### What to work on
Return verbatim everything from the first line through the line that contains "BODY_RIB_COUNT = 2", and stop there.
• • • • •
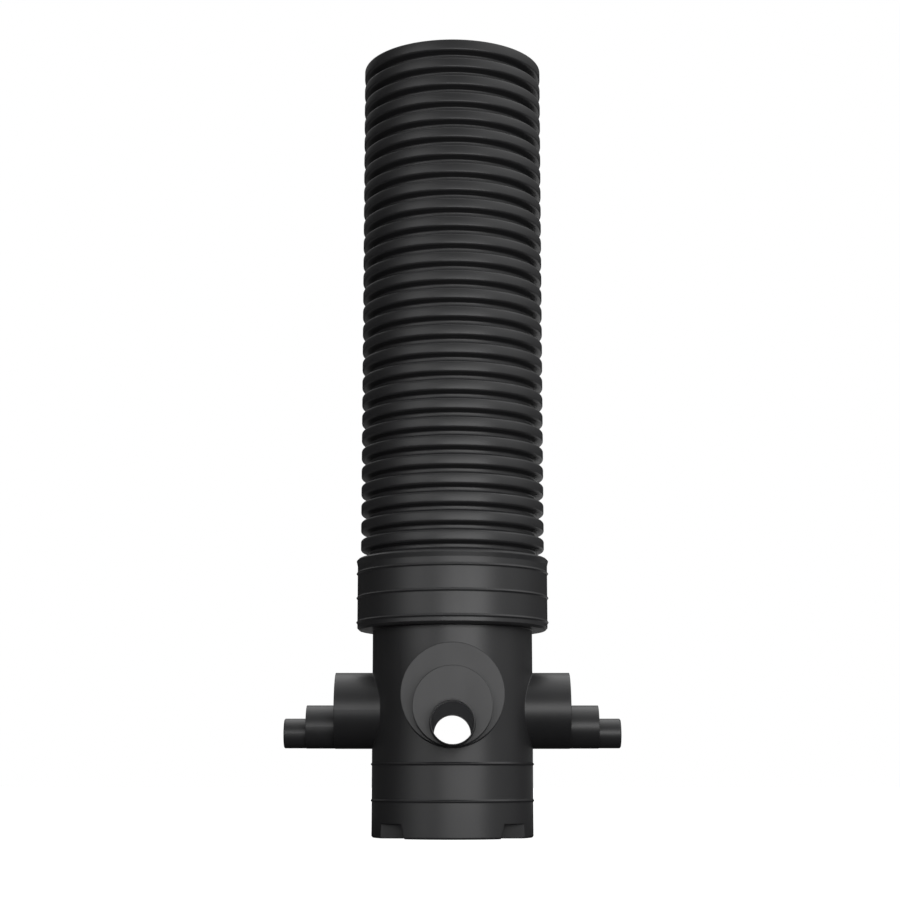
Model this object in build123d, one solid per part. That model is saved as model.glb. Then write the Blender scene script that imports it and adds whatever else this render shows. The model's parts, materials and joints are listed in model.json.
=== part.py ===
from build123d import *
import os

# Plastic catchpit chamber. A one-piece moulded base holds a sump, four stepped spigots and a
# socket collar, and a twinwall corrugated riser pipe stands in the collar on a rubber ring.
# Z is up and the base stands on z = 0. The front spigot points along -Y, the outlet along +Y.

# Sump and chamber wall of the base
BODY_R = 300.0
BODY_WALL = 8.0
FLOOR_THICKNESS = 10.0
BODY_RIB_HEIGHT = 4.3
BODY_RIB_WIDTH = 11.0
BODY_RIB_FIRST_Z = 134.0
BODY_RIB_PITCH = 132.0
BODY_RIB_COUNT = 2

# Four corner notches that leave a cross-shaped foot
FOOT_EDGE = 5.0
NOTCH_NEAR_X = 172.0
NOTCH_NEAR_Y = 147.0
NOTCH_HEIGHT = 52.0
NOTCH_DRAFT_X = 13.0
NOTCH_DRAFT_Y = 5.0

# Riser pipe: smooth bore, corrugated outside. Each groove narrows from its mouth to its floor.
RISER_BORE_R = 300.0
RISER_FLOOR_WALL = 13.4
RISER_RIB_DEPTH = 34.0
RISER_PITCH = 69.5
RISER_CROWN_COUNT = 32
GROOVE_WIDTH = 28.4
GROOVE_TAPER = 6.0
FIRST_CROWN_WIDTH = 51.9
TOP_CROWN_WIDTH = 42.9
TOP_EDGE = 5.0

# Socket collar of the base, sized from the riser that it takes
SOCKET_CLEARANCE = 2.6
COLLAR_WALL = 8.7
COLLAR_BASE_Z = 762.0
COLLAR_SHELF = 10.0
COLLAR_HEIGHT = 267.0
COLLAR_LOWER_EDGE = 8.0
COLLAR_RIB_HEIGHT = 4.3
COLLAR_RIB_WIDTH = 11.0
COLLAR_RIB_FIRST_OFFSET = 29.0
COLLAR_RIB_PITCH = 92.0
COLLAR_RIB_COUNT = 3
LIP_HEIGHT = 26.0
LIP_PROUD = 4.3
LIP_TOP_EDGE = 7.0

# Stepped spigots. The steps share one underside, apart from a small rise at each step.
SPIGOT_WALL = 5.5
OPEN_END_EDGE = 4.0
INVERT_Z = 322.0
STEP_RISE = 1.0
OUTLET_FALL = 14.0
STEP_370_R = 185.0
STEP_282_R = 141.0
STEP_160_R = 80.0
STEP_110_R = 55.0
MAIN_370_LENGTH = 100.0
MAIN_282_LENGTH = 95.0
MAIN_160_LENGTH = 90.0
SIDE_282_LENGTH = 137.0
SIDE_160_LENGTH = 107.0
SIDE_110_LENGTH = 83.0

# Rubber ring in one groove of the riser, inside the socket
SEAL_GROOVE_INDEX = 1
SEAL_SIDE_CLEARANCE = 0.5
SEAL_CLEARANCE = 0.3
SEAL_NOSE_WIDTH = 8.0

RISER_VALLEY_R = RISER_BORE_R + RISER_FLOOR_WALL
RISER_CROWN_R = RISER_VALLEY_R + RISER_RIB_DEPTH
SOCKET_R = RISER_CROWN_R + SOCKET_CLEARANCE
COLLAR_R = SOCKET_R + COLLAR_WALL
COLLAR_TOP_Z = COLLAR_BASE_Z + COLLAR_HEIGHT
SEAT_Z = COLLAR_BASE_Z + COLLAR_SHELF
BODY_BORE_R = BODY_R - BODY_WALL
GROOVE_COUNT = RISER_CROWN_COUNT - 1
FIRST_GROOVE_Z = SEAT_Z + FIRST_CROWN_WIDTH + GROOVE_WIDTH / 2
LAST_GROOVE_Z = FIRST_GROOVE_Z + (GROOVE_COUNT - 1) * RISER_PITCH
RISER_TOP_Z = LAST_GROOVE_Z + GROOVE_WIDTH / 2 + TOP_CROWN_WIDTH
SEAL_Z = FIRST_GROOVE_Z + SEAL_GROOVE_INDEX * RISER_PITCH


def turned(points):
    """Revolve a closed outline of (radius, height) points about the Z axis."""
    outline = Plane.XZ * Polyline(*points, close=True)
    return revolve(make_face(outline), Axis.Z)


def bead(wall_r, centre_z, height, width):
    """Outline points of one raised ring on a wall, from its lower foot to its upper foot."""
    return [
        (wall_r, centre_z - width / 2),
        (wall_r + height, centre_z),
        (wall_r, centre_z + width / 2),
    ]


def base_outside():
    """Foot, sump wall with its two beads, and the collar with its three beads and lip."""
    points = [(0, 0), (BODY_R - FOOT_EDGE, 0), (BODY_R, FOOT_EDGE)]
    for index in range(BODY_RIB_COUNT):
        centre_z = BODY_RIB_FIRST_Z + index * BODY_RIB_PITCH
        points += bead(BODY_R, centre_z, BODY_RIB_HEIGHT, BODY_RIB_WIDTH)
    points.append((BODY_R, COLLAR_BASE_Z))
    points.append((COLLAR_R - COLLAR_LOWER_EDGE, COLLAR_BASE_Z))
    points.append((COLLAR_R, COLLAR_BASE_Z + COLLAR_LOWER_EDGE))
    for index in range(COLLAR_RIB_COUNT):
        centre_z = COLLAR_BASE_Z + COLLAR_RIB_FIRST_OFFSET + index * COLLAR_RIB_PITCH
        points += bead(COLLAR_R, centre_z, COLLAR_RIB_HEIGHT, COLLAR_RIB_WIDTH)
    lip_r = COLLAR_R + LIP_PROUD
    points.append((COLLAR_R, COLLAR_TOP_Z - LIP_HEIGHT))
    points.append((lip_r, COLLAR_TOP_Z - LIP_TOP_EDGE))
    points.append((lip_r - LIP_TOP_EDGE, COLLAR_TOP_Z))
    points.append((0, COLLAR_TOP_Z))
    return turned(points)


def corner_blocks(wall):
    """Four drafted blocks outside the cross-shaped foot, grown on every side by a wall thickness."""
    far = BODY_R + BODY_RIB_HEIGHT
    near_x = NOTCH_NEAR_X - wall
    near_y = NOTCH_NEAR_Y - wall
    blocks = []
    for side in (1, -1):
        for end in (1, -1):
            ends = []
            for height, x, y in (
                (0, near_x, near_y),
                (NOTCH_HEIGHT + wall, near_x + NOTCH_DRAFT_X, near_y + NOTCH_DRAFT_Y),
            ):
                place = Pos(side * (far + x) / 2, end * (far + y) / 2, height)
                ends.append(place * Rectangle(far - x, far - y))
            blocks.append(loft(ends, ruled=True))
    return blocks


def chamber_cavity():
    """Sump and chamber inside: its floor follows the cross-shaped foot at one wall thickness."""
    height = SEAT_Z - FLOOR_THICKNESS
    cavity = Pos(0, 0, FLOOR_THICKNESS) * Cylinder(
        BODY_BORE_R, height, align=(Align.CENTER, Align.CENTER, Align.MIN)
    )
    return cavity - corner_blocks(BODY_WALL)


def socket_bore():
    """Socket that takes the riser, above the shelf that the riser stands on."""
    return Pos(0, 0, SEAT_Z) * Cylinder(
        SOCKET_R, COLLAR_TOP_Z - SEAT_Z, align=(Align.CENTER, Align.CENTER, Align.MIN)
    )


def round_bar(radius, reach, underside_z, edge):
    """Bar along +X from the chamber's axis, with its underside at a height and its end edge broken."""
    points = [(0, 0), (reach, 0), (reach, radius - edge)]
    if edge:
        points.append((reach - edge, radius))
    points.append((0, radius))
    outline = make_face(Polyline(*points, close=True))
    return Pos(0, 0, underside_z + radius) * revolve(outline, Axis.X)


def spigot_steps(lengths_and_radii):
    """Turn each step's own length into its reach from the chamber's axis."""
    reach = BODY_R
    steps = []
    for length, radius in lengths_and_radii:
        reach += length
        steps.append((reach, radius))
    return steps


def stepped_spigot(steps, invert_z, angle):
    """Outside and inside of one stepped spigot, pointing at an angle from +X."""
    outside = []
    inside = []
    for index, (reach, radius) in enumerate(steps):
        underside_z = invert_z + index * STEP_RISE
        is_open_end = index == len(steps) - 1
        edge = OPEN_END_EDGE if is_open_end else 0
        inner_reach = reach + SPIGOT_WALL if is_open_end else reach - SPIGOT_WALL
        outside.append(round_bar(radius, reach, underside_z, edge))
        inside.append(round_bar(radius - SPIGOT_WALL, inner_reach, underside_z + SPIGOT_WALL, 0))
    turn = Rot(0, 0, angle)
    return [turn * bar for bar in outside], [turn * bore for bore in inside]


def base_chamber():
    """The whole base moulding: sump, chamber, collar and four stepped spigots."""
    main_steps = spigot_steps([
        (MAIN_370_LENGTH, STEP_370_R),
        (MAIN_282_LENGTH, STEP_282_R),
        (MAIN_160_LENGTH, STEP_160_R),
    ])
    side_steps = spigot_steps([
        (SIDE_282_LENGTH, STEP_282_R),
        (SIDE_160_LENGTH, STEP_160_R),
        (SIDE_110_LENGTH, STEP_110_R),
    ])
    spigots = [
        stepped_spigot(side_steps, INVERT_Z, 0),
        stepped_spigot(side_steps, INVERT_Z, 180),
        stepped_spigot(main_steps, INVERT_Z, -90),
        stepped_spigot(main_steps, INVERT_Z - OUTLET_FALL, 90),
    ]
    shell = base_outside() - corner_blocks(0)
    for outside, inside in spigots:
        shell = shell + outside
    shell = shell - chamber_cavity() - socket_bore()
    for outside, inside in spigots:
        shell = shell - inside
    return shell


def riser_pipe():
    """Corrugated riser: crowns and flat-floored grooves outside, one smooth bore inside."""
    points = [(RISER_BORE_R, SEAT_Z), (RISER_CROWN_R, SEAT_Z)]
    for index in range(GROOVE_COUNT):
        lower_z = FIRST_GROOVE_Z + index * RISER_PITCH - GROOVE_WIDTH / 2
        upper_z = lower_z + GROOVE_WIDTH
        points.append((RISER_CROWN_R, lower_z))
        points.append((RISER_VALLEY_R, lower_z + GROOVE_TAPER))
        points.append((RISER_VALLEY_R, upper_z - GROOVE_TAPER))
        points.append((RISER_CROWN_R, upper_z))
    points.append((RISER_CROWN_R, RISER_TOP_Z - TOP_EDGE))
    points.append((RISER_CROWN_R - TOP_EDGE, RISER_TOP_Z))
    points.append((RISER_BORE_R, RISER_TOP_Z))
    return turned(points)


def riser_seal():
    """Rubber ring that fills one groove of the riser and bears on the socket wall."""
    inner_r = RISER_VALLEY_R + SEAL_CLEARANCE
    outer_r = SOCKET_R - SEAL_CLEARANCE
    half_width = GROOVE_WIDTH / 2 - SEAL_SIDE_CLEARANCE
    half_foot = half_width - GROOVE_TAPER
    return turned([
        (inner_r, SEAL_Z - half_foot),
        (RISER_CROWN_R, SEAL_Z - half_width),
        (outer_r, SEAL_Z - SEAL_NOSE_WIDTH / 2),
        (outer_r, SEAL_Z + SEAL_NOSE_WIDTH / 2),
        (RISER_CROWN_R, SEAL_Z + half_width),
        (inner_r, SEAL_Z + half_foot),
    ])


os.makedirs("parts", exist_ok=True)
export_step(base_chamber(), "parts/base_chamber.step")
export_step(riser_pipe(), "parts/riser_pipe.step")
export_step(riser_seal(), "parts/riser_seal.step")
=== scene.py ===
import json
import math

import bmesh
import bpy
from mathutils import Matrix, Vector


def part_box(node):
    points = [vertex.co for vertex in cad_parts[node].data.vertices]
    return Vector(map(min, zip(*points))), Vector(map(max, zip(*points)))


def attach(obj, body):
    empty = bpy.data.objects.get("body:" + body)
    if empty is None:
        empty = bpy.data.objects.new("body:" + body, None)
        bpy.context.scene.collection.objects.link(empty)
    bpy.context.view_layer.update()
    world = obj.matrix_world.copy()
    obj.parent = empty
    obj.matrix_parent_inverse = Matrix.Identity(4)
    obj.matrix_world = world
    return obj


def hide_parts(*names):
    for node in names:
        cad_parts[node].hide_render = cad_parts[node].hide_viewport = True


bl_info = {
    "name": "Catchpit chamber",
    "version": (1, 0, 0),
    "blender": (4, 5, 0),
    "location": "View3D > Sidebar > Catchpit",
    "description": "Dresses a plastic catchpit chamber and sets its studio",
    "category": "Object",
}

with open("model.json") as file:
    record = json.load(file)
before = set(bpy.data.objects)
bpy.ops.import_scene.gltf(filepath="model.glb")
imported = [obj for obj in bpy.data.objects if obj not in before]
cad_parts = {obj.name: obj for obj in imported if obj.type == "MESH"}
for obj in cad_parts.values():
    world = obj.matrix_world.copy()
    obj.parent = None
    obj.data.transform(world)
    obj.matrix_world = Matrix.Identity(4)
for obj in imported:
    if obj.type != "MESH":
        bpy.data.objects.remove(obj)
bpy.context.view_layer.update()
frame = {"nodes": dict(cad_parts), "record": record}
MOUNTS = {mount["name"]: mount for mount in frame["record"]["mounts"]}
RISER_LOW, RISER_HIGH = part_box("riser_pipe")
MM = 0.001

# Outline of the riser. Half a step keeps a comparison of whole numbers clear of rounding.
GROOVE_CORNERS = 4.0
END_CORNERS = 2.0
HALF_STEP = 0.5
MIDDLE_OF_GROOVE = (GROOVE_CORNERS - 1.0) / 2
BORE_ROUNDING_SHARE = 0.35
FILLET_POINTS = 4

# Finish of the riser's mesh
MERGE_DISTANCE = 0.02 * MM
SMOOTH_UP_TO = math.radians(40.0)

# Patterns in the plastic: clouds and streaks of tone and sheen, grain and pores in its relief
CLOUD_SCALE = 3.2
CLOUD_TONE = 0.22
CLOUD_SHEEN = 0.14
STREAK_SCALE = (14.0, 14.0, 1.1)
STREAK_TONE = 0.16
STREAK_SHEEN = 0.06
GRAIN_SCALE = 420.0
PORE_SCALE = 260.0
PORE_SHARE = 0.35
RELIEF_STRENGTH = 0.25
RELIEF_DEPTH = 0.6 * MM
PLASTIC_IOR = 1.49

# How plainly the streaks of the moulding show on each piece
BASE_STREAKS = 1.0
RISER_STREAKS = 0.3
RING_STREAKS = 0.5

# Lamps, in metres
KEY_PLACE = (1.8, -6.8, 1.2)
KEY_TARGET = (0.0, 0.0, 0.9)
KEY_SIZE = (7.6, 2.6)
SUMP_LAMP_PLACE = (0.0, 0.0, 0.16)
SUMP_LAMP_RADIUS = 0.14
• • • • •
### Finished answer
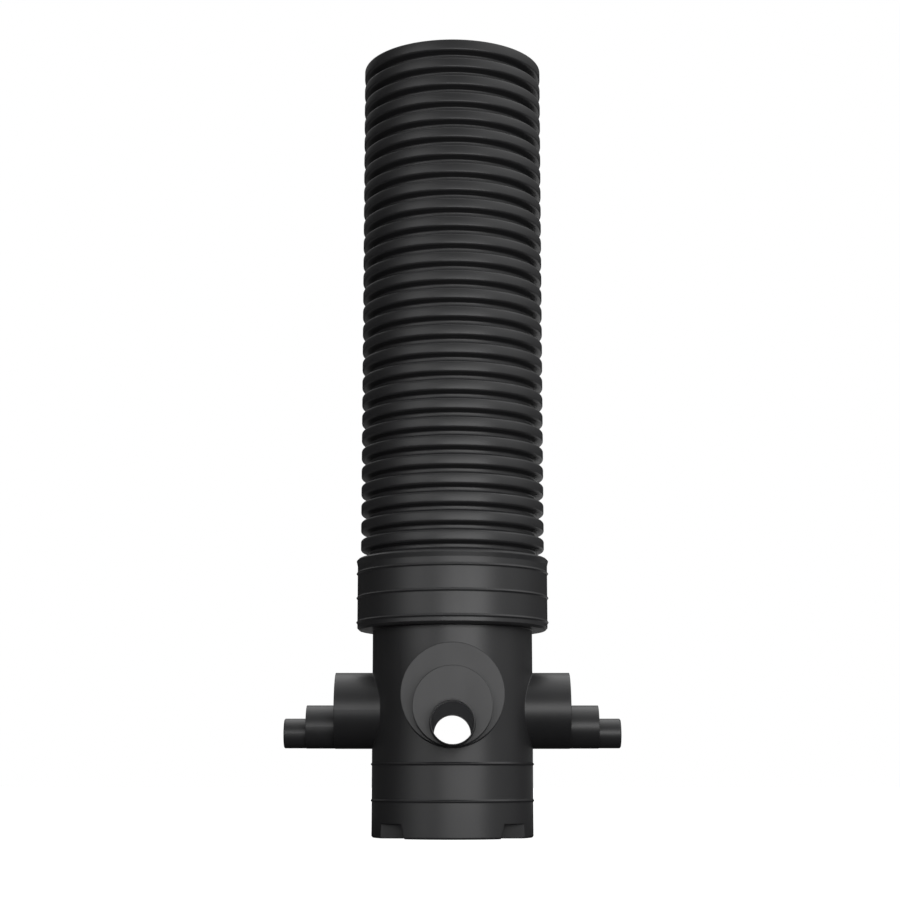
Model this object in build123d, one solid per part. That model is saved as model.glb. Then write the Blender scene script that imports it and adds whatever else this render shows. The model's parts, materials and joints are listed in model.json.
=== part.py ===
from build123d import *
import os

# Plastic catchpit chamber. A one-piece moulded base holds a sump, four stepped spigots and a
# socket collar, and a twinwall corrugated riser pipe stands in the collar on a rubber ring.
# Z is up and the base stands on z = 0. The front spigot points along -Y, the outlet along +Y.

# Sump and chamber wall of the base
BODY_R = 300.0
BODY_WALL = 8.0
FLOOR_THICKNESS = 10.0
BODY_RIB_HEIGHT = 4.3
BODY_RIB_WIDTH = 11.0
BODY_RIB_FIRST_Z = 134.0
BODY_RIB_PITCH = 132.0
BODY_RIB_COUNT = 2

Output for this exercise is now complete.